Aim of the task: Give again, word for word, each line from the top of the listing through the line that holds "from FreeCAD import".

** begin Information supplied **

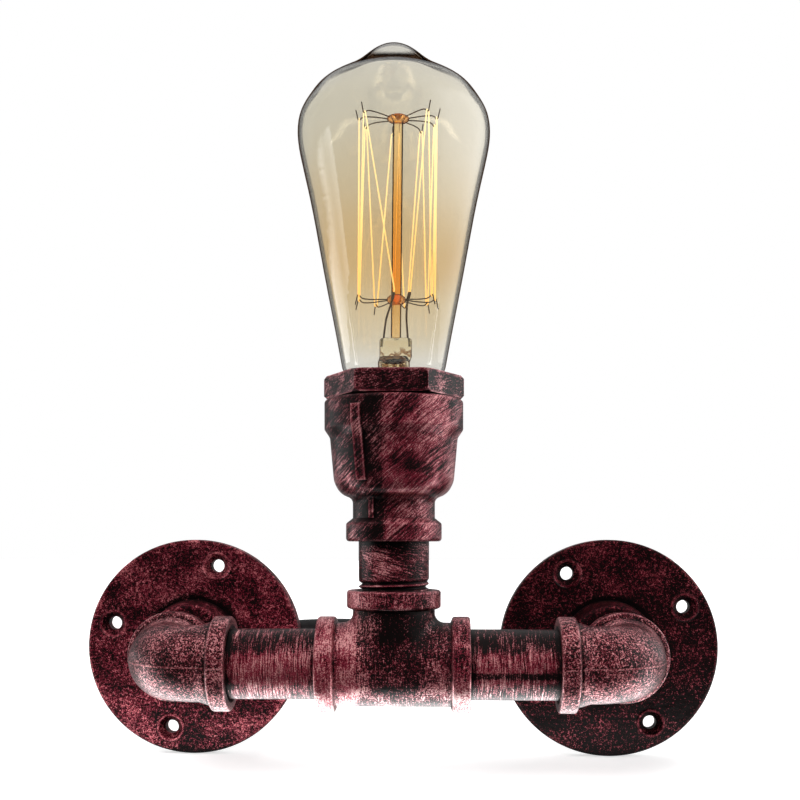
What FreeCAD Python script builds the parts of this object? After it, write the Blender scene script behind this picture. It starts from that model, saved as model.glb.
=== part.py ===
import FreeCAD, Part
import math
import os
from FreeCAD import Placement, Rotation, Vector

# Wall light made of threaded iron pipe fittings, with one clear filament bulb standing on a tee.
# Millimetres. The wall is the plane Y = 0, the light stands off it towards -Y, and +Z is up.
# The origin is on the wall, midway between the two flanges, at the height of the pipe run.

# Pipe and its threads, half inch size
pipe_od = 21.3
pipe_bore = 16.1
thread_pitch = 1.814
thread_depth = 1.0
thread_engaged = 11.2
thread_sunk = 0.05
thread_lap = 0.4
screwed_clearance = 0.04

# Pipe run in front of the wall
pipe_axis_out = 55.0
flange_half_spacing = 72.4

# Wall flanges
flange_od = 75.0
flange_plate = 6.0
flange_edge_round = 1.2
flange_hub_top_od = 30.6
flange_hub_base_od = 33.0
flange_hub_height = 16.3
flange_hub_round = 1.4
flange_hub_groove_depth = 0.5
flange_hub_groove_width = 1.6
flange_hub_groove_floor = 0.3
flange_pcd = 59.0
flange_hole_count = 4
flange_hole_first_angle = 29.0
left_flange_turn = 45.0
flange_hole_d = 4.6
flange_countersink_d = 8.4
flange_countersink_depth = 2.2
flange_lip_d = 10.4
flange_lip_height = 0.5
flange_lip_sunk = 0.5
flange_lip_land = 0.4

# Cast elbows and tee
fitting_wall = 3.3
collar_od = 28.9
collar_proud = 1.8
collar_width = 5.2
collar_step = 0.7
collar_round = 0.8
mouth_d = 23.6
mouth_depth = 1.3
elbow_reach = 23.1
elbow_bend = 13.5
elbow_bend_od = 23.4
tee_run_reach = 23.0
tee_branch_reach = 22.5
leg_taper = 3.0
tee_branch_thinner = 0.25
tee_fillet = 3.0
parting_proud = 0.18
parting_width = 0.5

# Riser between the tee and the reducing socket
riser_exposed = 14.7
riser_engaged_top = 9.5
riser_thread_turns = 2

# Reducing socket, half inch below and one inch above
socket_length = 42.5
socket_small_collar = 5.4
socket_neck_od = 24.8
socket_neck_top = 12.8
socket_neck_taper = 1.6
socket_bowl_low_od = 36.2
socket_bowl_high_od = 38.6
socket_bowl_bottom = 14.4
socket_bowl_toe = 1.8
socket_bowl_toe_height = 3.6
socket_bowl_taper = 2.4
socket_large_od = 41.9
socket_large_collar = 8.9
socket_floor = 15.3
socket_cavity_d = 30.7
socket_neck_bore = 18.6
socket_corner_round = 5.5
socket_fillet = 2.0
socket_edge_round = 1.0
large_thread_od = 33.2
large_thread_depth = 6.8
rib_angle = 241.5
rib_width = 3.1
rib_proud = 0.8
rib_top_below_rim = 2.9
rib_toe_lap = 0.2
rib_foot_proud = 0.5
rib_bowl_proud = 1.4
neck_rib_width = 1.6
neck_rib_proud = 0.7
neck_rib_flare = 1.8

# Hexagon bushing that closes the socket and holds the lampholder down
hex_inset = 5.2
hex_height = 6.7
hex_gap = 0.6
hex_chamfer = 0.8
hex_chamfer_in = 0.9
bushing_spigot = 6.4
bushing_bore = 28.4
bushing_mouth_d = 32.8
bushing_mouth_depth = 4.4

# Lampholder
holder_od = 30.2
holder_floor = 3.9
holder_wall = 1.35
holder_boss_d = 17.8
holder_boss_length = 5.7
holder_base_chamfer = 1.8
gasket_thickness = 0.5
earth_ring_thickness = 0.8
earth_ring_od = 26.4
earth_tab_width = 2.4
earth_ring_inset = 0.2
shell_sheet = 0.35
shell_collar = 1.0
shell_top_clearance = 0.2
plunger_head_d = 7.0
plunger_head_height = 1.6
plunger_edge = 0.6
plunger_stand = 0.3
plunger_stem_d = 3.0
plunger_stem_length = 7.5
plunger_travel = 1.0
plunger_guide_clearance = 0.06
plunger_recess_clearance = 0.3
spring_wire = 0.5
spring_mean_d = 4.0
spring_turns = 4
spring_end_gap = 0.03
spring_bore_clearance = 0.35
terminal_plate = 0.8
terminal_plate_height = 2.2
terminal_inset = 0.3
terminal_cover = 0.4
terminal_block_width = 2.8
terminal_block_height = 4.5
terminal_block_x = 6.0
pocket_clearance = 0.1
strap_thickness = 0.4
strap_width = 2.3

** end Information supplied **

Answer:
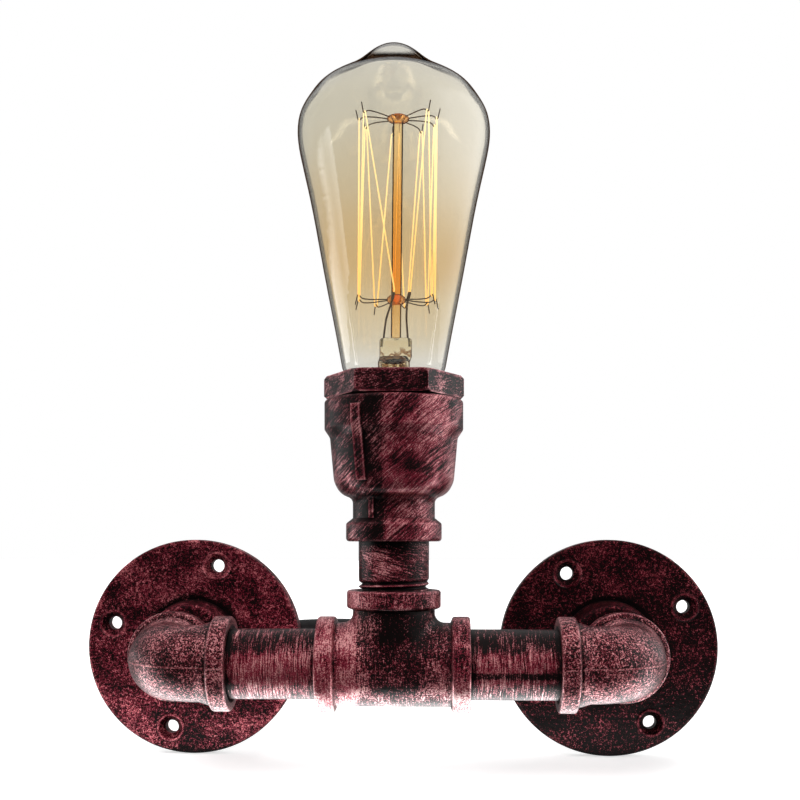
What FreeCAD Python script builds the parts of this object? After it, write the Blender scene script behind this picture. It starts from that model, saved as model.glb.
=== part.py ===
import FreeCAD, Part
import math
import os
from FreeCAD import Placement, Rotation, Vector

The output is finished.